[Records excerpted from a collection]
- - - -
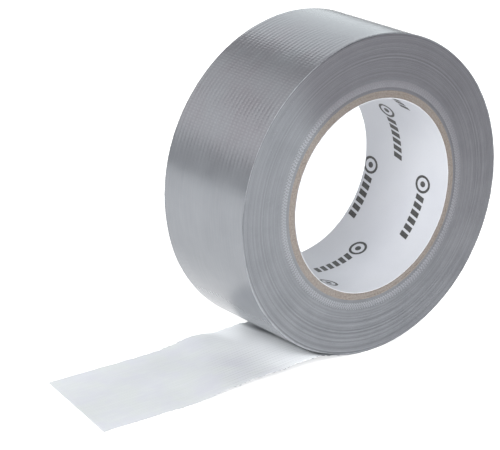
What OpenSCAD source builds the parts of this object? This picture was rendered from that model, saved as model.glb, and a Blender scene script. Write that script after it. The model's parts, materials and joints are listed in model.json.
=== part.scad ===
// A roll of cloth tape on a cardboard core, with a loose tail.
// The roll's axis is Y, the origin is the centre of the bore, and +Z is up.
// The tape leaves the roll just past its lowest point and lies along -X, adhesive side up.

/* [Tape] */
// Width of the tape and of its core
tape_w = 48; // [36:1:60]
// Thickness of the grey outer film
film_t = 0.08; // [0.06:0.01:0.1]
// Thickness of one yarn of the cloth
yarn_t = 0.04; // [0.03:0.01:0.05]
// Thickness of the adhesive coat
adhesive_t = 0.10; // [0.08:0.01:0.14]

/* [Roll] */
// Outer diameter of the full roll
roll_d = 126; // [118:1:150]
// Radial gap in which the wound roll turns inside its outermost turn
turn_gap = 0.08; // [0.05:0.01:0.1]
// Radial build of the dark first turns on the core
starter_build = 1.25; // [0.8:0.05:1.6]
// Radial build of the pale, slack turns outside them
pale_build = 2.6; // [1.8:0.1:3.2]

/* [Core] */
// Bore of the core
bore_d = 76; // [75:0.5:78]
// Thickness of the white paper that lines the bore
liner_t = 0.15; // [0.1:0.05:0.2]
// Thickness of one ply of the core board
ply_t = 0.72; // [0.5:0.02:0.8]

/* [Tail] */
// Angle past the lowest point at which the tape peels off the roll
peel_angle = 14; // [8:1:18]
// Height that the arch in the tail gains past the peel line
arch_rise = 1.3; // [0.6:0.1:2.4]
// Radius of the two long bends that bring the arch down to the surface
landing_r = 190; // [120:10:260]
// Length of the flat free end along its near edge
end_near = 49.5; // [30:0.5:90]
// Length of the flat free end along its far edge
end_far = 41.5; // [30:0.5:90]

/* [Cloth] */
// Spacing of the lengthwise yarns
warp_pitch = 2.05; // [1.5:0.05:3]
// Width of a lengthwise yarn
warp_w = 0.5; // [0.3:0.05:0.8]
// Spacing of the crosswise yarns
weft_pitch = 1.2; // [1:0.1:2.4]
// Width of a crosswise yarn
weft_w = 0.35; // [0.2:0.05:0.5]

/* [Hidden] */
$fn = 180;

// Radii, from the bore outwards
roll_r = roll_d / 2;
bore_r = bore_d / 2;
liner_r = bore_r + liner_t;
core_r = liner_r + 4 * ply_t;
starter_r = core_r + starter_build;
pale_r = starter_r + pale_build;

// Depths of the tape's layers, from the outside of the film inwards
warp_top = film_t + yarn_t;
scrim_top = warp_top + yarn_t;
tape_t = scrim_top + adhesive_t;
main_r = roll_r - 2 * tape_t - turn_gap;
weft_ease = 0.002;

// The tail's path, followed along the outside of its film
peel_x = -roll_r * sin(peel_angle);
peel_z = -roll_r * cos(peel_angle);
crest_r = arch_rise / (1 - cos(peel_angle));
crest_x = peel_x - crest_r * sin(peel_angle);
crest_z = peel_z + arch_rise;
landing_angle = acos(1 - (crest_z + roll_r) / (2 * landing_r));
landing_x = crest_x - 2 * landing_r * sin(landing_angle);

// Places along that path, each [x, z, slope], by the angle from the crest or the landing
function crest(a) = [crest_x + crest_r * sin(a), crest_z - crest_r * (1 - cos(a)), a];
function fall(a) = [crest_x - landing_r * sin(a), crest_z - landing_r * (1 - cos(a)), -a];
function landing(a) = [landing_x + landing_r * sin(a), landing_r * (1 - cos(a)) - roll_r, -a];
function at_depth(s, depth) = [s[0] + depth * sin(s[2]), s[1] + depth * cos(s[2])];
bend_steps = 6;
stations = concat(
    [for (i = [bend_steps:-1:0]) crest(peel_angle * i / bend_steps)],
    [for (i = [1:bend_steps]) fall(landing_angle * i / bend_steps)],
    [for (i = [bend_steps - 1:-1:0]) landing(landing_angle * i / bend_steps)]);

// Yarns each side of the middle one
warp_side = floor((tape_w / 2 - warp_w) / warp_pitch);

silver = [0.62, 0.63, 0.65];
silver_dark = [0.52, 0.53, 0.55];
silver_pale = [0.7, 0.71, 0.73];
cloth = [0.88, 0.88, 0.86];
tack = [0.86, 0.87, 0.88];
kraft = [0.69, 0.62, 0.54];
white = [0.93, 0.93, 0.95];

// A curved band about an axis along Y: angles run from +X towards +Z
module band(centre, r_in, r_out, from, sweep) {
    translate([centre[0], 0, centre[1]])
        rotate([90, 0, 0])
            rotate([0, 0, from])
                rotate_extrude(angle = sweep)
                    translate([r_in, -tape_w / 2])
                        square([r_out - r_in, tape_w]);
}

// A full ring about the roll's axis
module ring(r_in, r_out) {
    rotate([90, 0, 0])
        difference() {
            cylinder(r = r_out, h = tape_w, center = true);
            cylinder(r = r_in, h = tape_w + 2, center = true);
        }
}

// The outermost turn, between two depths: two half circles whose centres differ
// by half a thickness, so that the turn ends one thickness further in, under the tail
module outer_turn(depth_out, depth_in) {
    start = -90 - peel_angle;
    shift = tape_t / 2;
    band([0, 0], roll_r - depth_in, roll_r - depth_out, start, 180);
    band([shift * sin(peel_angle), shift * cos(peel_angle)],
         roll_r - shift - depth_in, roll_r - shift - depth_out, start + 180, 180);
}

// The curved part of the tail, between two depths: over the crest, then down to the surface
module tail(depth_out, depth_in, w) {
    under = [for (s = stations) at_depth(s, depth_out)];
    over = [for (i = [len(stations) - 1:-1:0]) at_depth(stations[i], depth_in)];
    rotate([90, 0, 0])
        linear_extrude(w, center = true)
            polygon(concat(under, over));
}

// The flat free end, between two depths, with its slanting cut
module flat_end(depth_out, depth_in) {
    translate([landing_x, 0, depth_out - roll_r])
        linear_extrude(depth_in - depth_out)
            polygon([[0, -tape_w / 2], [-end_near, -tape_w / 2],
                     [-end_far, tape_w / 2], [0, tape_w / 2]]);
}

// Crosswise yarns along one straight step of the tail, between two stations
module weft_step(from, to) {
    depth = warp_top + yarn_t / 2;
    start = at_depth(from, depth);
    end = at_depth(to, depth);
    count = max(1, round(norm(end - start) / weft_pitch));
    for (i = [0:count - 1]) {
        place = start + (end - start) * (i + 0.5) / count;
        translate([place[0], 0, place[1]])
            rotate([0, (from[2] + to[2]) / 2, 0])
                cube([weft_w, tape_w, yarn_t - 2 * weft_ease], center = true);
    }
}

// Core

module liner_paper() {
    color(white) ring(bore_r, liner_r);
}

module core_ply(number) {
    color(kraft) ring(liner_r + (number - 1) * ply_t, liner_r + number * ply_t);
}

// Wound tape

module starter_turns() {
    color(silver_dark) ring(core_r, starter_r);
}

module pale_turns() {
    color(silver_pale) ring(starter_r, pale_r);
}

module main_turns() {
    color(silver) ring(pale_r, main_r);
}

// Outermost turn

module outer_turn_film() {
    color(silver) outer_turn(0, film_t);
}

module outer_turn_scrim() {
    color(cloth) outer_turn(film_t, scrim_top);
}

module outer_turn_adhesive() {
    color(tack) outer_turn(scrim_top, tape_t);
}

// Tail

module tail_film() {
    color(silver) tail(0, film_t, tape_w);
}

module tail_warp_yarns() {
    color(cloth)
        for (i = [-warp_side:warp_side])
            translate([0, i * warp_pitch, 0])
                tail(film_t, warp_top, warp_w);
}

module tail_weft_yarns() {
    color(cloth)
        for (i = [0:len(stations) - 2])
            weft_step(stations[i], stations[i + 1]);
}

module tail_adhesive() {
    color(tack) tail(scrim_top, tape_t, tape_w);
}

// Free end

module end_film() {
    color(silver) flat_end(0, film_t);
}

module end_warp_yarns() {
    color(cloth)
        intersection() {
            flat_end(film_t, warp_top);
            for (i = [-warp_side:warp_side])
                translate([landing_x - end_near, i * warp_pitch - warp_w / 2, -roll_r])
                    cube([end_near, warp_w, tape_t]);
        }
}

module end_weft_yarns() {
    color(cloth)
        intersection() {
            flat_end(warp_top + weft_ease, scrim_top - weft_ease);
            for (x = [weft_pitch / 2:weft_pitch:end_near - weft_w])
                translate([landing_x - x - weft_w / 2, -tape_w / 2, -roll_r])
                    cube([weft_w, tape_w, tape_t]);
        }
}

module end_adhesive() {
    color(tack) flat_end(scrim_top, tape_t);
}

liner_paper();
core_ply(1);  // core_ply_1
core_ply(2);  // core_ply_2
core_ply(3);  // core_ply_3
core_ply(4);  // core_ply_4
starter_turns();
pale_turns();
main_turns();
outer_turn_film();
outer_turn_scrim();
outer_turn_adhesive();
tail_film();
tail_warp_yarns();
tail_weft_yarns();
tail_adhesive();
end_film();
end_warp_yarns();
end_weft_yarns();
end_adhesive();
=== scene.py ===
"""The looks of a roll of cloth tape with a loose tail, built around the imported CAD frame.

Metres throughout. The roll's axis is Y, the origin is the centre of the bore, +Z is up,
and the tail lies along -X with its adhesive side up.
"""

import json
import math

import bmesh
import bpy
import numpy as np
from mathutils import Matrix, Vector


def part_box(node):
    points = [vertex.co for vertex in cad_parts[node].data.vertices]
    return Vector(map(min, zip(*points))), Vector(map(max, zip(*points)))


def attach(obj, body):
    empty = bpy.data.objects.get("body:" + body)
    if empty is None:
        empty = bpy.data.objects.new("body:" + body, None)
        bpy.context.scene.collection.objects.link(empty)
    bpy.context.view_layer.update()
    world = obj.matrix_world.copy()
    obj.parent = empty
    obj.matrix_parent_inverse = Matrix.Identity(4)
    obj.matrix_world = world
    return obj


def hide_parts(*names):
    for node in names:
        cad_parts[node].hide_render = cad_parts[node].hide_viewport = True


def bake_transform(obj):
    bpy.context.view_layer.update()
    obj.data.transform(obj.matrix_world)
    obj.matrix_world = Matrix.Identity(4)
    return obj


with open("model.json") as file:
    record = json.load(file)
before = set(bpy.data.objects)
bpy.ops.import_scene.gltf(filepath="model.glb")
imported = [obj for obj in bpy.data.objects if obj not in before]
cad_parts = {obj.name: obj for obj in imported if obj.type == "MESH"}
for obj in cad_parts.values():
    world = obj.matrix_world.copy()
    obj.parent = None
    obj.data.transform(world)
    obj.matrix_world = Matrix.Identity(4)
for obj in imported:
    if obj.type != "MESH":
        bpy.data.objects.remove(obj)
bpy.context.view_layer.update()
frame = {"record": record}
MM = 0.001

# ---------------------------------------------------------------- sizes that the frame gives

FLOOR_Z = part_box("end_film")[0].z
ROLL_R = -FLOOR_Z
MAIN_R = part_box("main_turns")[1].x
PALE_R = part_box("pale_turns")[1].x
STARTER_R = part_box("starter_turns")[1].x
PLY_R = [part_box(f"core_ply_{i}")[1].x for i in (1, 2, 3, 4)]
LINER_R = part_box("liner_paper")[1].x
BORE_R = frame["record"]["mounts"][0]["dims"]["r_mm"] * MM
HALF_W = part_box("main_turns")[1].y
FILM_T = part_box("end_film")[1].z - FLOOR_Z
TAPE_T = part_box("end_adhesive")[1].z - FLOOR_Z
LANDING_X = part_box("end_film")[1].x
END_NEAR = LANDING_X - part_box("end_film")[0].x

# ---------------------------------------------------------------- sizes repeated from the CAD

END_FAR = 41.5 * MM
PEEL_ANGLE = math.radians(14)
ARCH_RISE = 1.3 * MM
LANDING_R = 190 * MM
YARN_T = 0.04 * MM
WARP_PITCH, WARP_W = 2.05 * MM, 0.5 * MM
WEFT_PITCH, WEFT_W = 1.2 * MM, 0.35 * MM

PEEL_X = -ROLL_R * math.sin(PEEL_ANGLE)
PEEL_Z = -ROLL_R * math.cos(PEEL_ANGLE)
CREST_R = ARCH_RISE / (1 - math.cos(PEEL_ANGLE))
CREST_X = PEEL_X - CREST_R * math.sin(PEEL_ANGLE)
CREST_Z = PEEL_Z + ARCH_RISE
LANDING_ANGLE = math.acos(1 - (CREST_Z - FLOOR_Z) / (2 * LANDING_R))


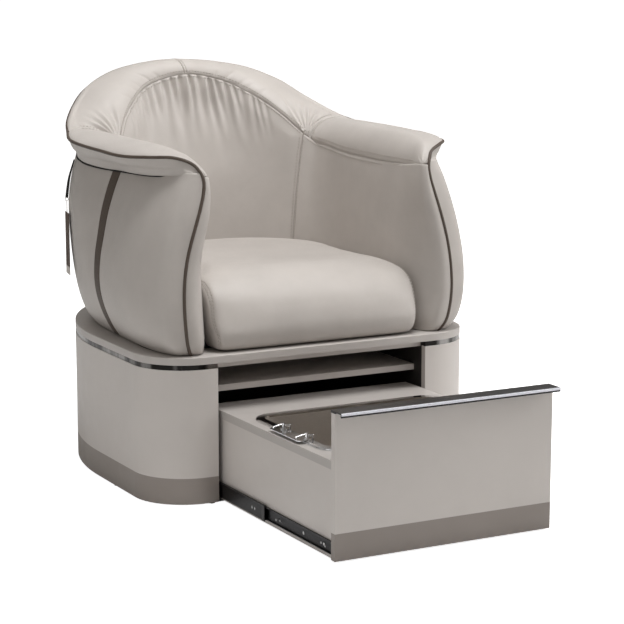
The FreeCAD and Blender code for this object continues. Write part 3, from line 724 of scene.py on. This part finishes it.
def arm_pad_grid():
    """Right arm pad: from the welt round the front of the arm and back along the inside."""
    lines = []
    for v in steps(ARM_PAD_SPAN[0], GRID_GAP):
        roll_z = BODY_BOTTOM + v * (ARM_TOP - BODY_BOTTOM)
        welt = read_table(ARM_WELT, roll_z)
        half = float(cavity(roll_z)[0])
        edge = float(read_table(ARM_EDGE, roll_z)[0])
        face, flare = welt[0] - edge, edge - half
        round_part = 1 + (back_seam(v) - 1) * np.array([0.25, 0.5, 0.75, 1.0])
        stations = np.concatenate(([0.34, 0.5, 0.7, 0.85, 1.0], round_part))
        wall = wall_point(stations, np.full(len(stations), v))
        front = [
            (welt[0], welt[1], roll_z),
            (welt[0] - 0.3 * face, welt[1] - 3.5, roll_z),
            (edge + 0.3 * face, welt[1] - 2.5, roll_z),
            (edge + 0.02 * face, welt[1] + 6, roll_z),
            (edge - 0.22 * flare, welt[1] + 20, roll_z),
            (edge - 0.55 * flare, welt[1] + 46, roll_z * 0.8 + wall[0][2] * 0.2),
            (edge - 0.85 * flare, welt[1] + 88, roll_z * 0.4 + wall[0][2] * 0.6),
        ]
        line = np.array(front + [tuple(point) for point in wall])
        knots = chord_knots(line)
        lines.append(spline(knots, line, steps(ARM_PAD_SPAN[1], GRID_GAP)))
    return np.array(lines)


def back_pad_grid():
    """Back pad, from the right back seam to the left one."""
    lines = []
    for v in steps(BACK_PAD_SPAN[0], 9):
        start = back_seam(v)
        s = start + (4 - 2 * start) * steps(BACK_PAD_SPAN[1], 3.6)
        half = np.where(s > 2, 4 - s, s)
        line = wall_point(half, np.full(len(half), v))
        line[:, 0] = np.where(s > 2, -line[:, 0], line[:, 0])
        lines.append(line)
    return np.array(lines)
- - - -
## Exercise description
Extract, word for word, the line containing "liner_paper();", the line containing "bpy.context.scene.collection.objects.link(empty)", and every line between them.

## Task output
liner_paper();
core_ply(1);  // core_ply_1
core_ply(2);  // core_ply_2
core_ply(3);  // core_ply_3
core_ply(4);  // core_ply_4
starter_turns();
pale_turns();
main_turns();
outer_turn_film();
outer_turn_scrim();
outer_turn_adhesive();
tail_film();
tail_warp_yarns();
tail_weft_yarns();
tail_adhesive();
end_film();
end_warp_yarns();
end_weft_yarns();
end_adhesive();
=== scene.py ===
"""The looks of a roll of cloth tape with a loose tail, built around the imported CAD frame.

Metres throughout. The roll's axis is Y, the origin is the centre of the bore, +Z is up,
and the tail lies along -X with its adhesive side up.
"""

import json
import math

import bmesh
import bpy
import numpy as np
from mathutils import Matrix, Vector


def part_box(node):
    points = [vertex.co for vertex in cad_parts[node].data.vertices]
    return Vector(map(min, zip(*points))), Vector(map(max, zip(*points)))


def attach(obj, body):
    empty = bpy.data.objects.get("body:" + body)
    if empty is None:
        empty = bpy.data.objects.new("body:" + body, None)
        bpy.context.scene.collection.objects.link(empty)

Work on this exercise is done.